:: Raw data ::
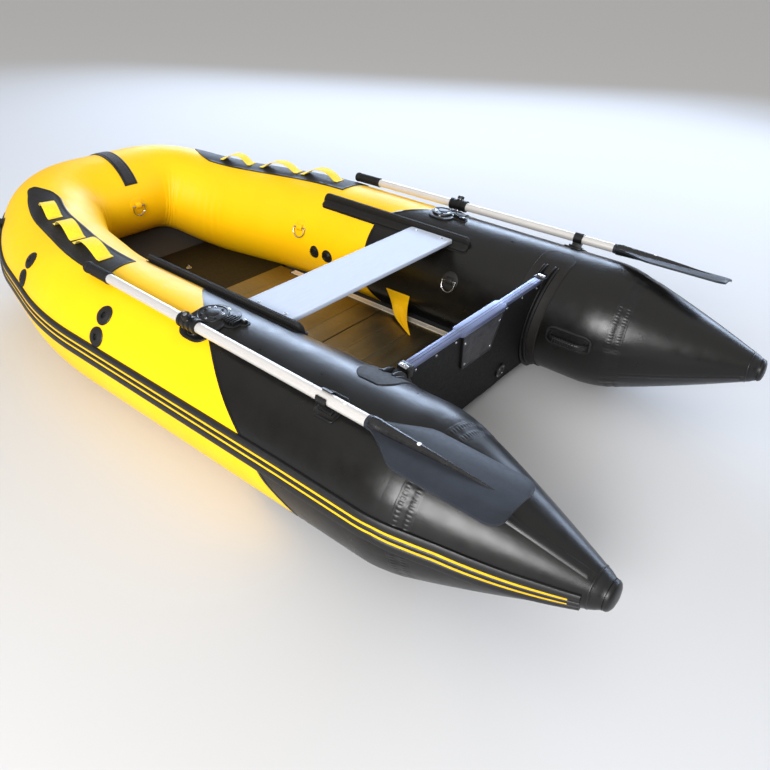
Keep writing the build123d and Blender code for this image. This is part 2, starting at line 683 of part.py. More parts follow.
def make_fittings():
    """Grab patches and loops, carry strap, rings, rope pads, valves and stern handles."""
    patched_hull = hull_form(patch_thickness + bond_gap)
    path = tube_path()
    start = tube_at(bend_x + grab_start)[0]
    cuts = [Cut(path[1][0], start, path[2][0], tube_r, grab_skew)]
    for i in (2, 3, 4):
        cuts.append(Cut(path[i - 1][0], path[i][0], path[i + 1][0], path[i][1]))
    strips = [wall_strip(cut, (grab_outer, grab_inner), bond_gap, patch_thickness) for cut in cuts]
    end, _, along = tube_at(shoulder_x + grab_end)
    fore_edge = Plane(origin=end, z_dir=Vector(along.X, along.Y, 0).rotate(Axis.Z, -grab_skew))
    patch = split(loft(strips, ruled=True), bisect_by=fore_edge, keep=Keep.BOTTOM)
    both_sides("grab_patch", patch)

    loops = None
    half = loop_span / 2
    under = half - loop_thickness
    low = -loop_root
    arch = make_face(Curve() + [
        ThreePointArc((-half, 0, low), (0, 0, loop_rise), (half, 0, low)),
        Line((half, 0, low), (under, 0, low)),
        ThreePointArc((under, 0, low), (0, 0, loop_rise - loop_thickness), (-under, 0, low)),
        Line((-under, 0, low), (-half, 0, low))])
    arch = extrude(arch, amount=loop_width / 2, dir=(0, 1, 0), both=True)
    for station in loop_stations:
        at, radius, along = tube_at(bend_x + station)
        up = along.cross(Vector(0, 0, 1).cross(along)).normalized()
        top = Plane(origin=at + up * (radius + patch_thickness), x_dir=along, z_dir=up)
        loop = (top * arch) - patched_hull
        loops = loop if loops is None else loops + loop
    both_sides("grab_loops", loops)

    band = make_face(Polyline((front_x + bow_r, -strap_half_width, front_z),
                              (front_x + bow_r + strap_thickness, -strap_half_width, front_z),
                              (front_x + bow_r + strap_thickness, strap_half_width, front_z),
                              (front_x + bow_r, strap_half_width, front_z), close=True))
    axle = Axis((front_x, 0, front_z), (0, -1, 0))
    nodes["bow_carry_strap"] = revolve(band.rotate(axle, strap_from), axis=axle,
                                       revolution_arc=strap_to - strap_from)

    at, radius, along = tube_at(front_x - tow_ring_setback)
    place = side_plane(at, radius, along, tow_ring_angle) * Rot(0, 0, 180)
    shell = panel_shell(at, radius, along)
    both_sides("tow_ring", d_ring(place, shell, tow_patch_radius, tow_ring_stand) - hull)

    rings = None
    for x in (bend_x + fore_ring_station, transom_x + aft_ring_station):
        at, radius, along = tube_at(x)
        place = side_plane(at, radius, along, inner_ring_angle)
        ring = d_ring(place, panel_shell(at, radius, along), ring_patch_radius, ring_stand) - hull
        rings = ring if rings is None else rings + ring
    rings = rings + mirror(rings, about=Plane.XZ)
    at, along = Vector(front_x, 0, front_z), Vector(0, -1, 0)
    place, shell = side_plane(at, bow_r, along, 180), panel_shell(at, bow_r, along)
    ring = d_ring(place, shell, ring_patch_radius, ring_stand) - hull
    nodes["inner_d_rings"] = rings + ring

    pads = None
    for station in pad_stations:
        at, radius, along = tube_at(bend_x + station)
        for angle in pad_angles:
            pad = Cylinder(pad_radius, 2 * pad_height) - Cylinder(pad_bore, 4 * pad_height)
            pad = (side_plane(at, radius, along, angle) * pad) - hull
            pads = pad if pads is None else pads + pad
    both_sides("rope_pads", pads)

    valves = None
    for station in valve_stations:
        at, radius, along = tube_at(bend_x + station)
        place = side_plane(at, radius, along, valve_angle)
        cap = Cylinder(valve_cap_radius, valve_cap_height)
        valve = Cylinder(valve_radius, valve_height)
        valve = valve + Pos(0, 0, (valve_height + valve_cap_height) / 2) * cap
        valve = (place * valve) - hull
        valves = valve if valves is None else valves + valve
    both_sides("air_valves", valves)

    x0, x1 = seam_x + handle_end, seam_x + handle_start
    spread = degrees(handle_half_width / tube_r)
    plate = tube_patch(x0, x1, handle_angle - spread, handle_angle + spread, handle_base)
    bar_r = tube_r + handle_reach
    bar = rod(on_tube(handle_angle, bar_r, x0 + handle_foot), on_tube(handle_angle, bar_r, x1 - handle_foot),
              handle_bar_radius)
    for x in (x0 + handle_foot, x1 - handle_foot):
        root = on_tube(handle_angle, tube_r - handle_root, x)
        bar = bar + rod(root, on_tube(handle_angle, bar_r, x), handle_post_radius)
        bar = bar + Pos(*on_tube(handle_angle, bar_r, x)) * Sphere(handle_post_radius)
    both_sides("stern_handle", plate + (bar - hull))


# ---------------------------------------------------------------- build and write
make_tubes()
make_strake()
make_transom()
make_bottom()
make_floor()
make_bench()
make_oar()
make_fittings()

os.makedirs("parts", exist_ok=True)
for name, shape in nodes.items():
    export_step(shape, os.path.join("parts", name + ".step"))
print(len(nodes), "nodes, overall length", round(overall_length, 1))
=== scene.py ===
import json
from math import atan2, cos, degrees, pi, radians, sin, sqrt
import bmesh
import bpy
import numpy as np
from mathutils import Matrix, Vector

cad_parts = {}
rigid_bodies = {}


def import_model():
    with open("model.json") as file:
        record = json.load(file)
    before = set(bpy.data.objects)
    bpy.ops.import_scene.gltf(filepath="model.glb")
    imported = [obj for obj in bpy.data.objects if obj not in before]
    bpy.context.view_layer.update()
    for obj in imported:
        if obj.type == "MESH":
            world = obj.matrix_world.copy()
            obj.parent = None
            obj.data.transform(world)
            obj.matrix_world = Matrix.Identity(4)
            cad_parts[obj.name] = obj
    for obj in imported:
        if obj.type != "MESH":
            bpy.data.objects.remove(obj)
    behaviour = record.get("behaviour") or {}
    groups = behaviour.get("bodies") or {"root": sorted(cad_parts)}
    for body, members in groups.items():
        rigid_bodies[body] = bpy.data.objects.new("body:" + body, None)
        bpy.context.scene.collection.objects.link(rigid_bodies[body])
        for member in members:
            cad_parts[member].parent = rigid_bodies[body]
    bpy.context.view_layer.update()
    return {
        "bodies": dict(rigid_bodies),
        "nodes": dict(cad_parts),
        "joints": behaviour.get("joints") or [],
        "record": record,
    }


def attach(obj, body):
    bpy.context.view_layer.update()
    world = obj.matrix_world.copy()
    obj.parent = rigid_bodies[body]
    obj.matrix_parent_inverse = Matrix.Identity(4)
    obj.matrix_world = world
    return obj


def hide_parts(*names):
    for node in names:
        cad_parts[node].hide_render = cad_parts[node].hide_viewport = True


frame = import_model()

# Metres, in the CAD frame: +X to the bow, +Y to port, +Z up. Outlines, profiles, blocks and
# bolts are given in millimetres.
mm = 0.001
UP = np.array([0, 0, 1.0])

# -- sizes that follow the CAD
TUBE_R, AXIS_Y, AXIS_Z = 0.215, 0.543, 0.215
SEAM, BEND, SHOULDER, FRONT = -0.9055, 0.4315, 0.9295, 1.1995
BOW_R, BOW_Z = 0.178, 0.299
CONE_END, CAP_X = -1.3665, -1.3425
TRANSOM_X, TRANSOM_Z, RAKE = -0.6955, 0.388, radians(6)
FLOOR_TOP, FLOOR_UNDER = 0.0645, 0.0532
KEEL_AFT, KEEL_FORE = -0.5905, 1.0045
RAIL_AFT, RAIL_FORE = -0.3725, 0.3235
PLANK_X = TRANSOM_X + 0.479
PIVOT = np.array([-0.1755, 0.64, 0.44])
SPLAY, PIN_LEAN, BLADE_ROLL = radians(1.5), radians(22), radians(16)
BLADE_U, CLIP_U = 0.64, 0.5


# -- materials
def linear(color):
    """An sRGB colour, 0 to 255, as linear values with a full alpha."""
    c = np.array(color) / 255
    return (*np.where(c <= 0.04045, c / 12.92, ((c + 0.055) / 1.055) ** 2.4), 1)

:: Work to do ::
Reproduce word for word the material above, beginning with the line that contains "bpy.context.scene.collection.objects.link(rigid_bodies[body])" and ending with the line that contains "UP = np.array([0, 0, 1.0])".

:: Result of this exercise ::
        bpy.context.scene.collection.objects.link(rigid_bodies[body])
        for member in members:
            cad_parts[member].parent = rigid_bodies[body]
    bpy.context.view_layer.update()
    return {
        "bodies": dict(rigid_bodies),
        "nodes": dict(cad_parts),
        "joints": behaviour.get("joints") or [],
        "record": record,
    }


def attach(obj, body):
    bpy.context.view_layer.update()
    world = obj.matrix_world.copy()
    obj.parent = rigid_bodies[body]
    obj.matrix_parent_inverse = Matrix.Identity(4)
    obj.matrix_world = world
    return obj


def hide_parts(*names):
    for node in names:
        cad_parts[node].hide_render = cad_parts[node].hide_viewport = True


frame = import_model()

# Metres, in the CAD frame: +X to the bow, +Y to port, +Z up. Outlines, profiles, blocks and
# bolts are given in millimetres.
mm = 0.001
UP = np.array([0, 0, 1.0])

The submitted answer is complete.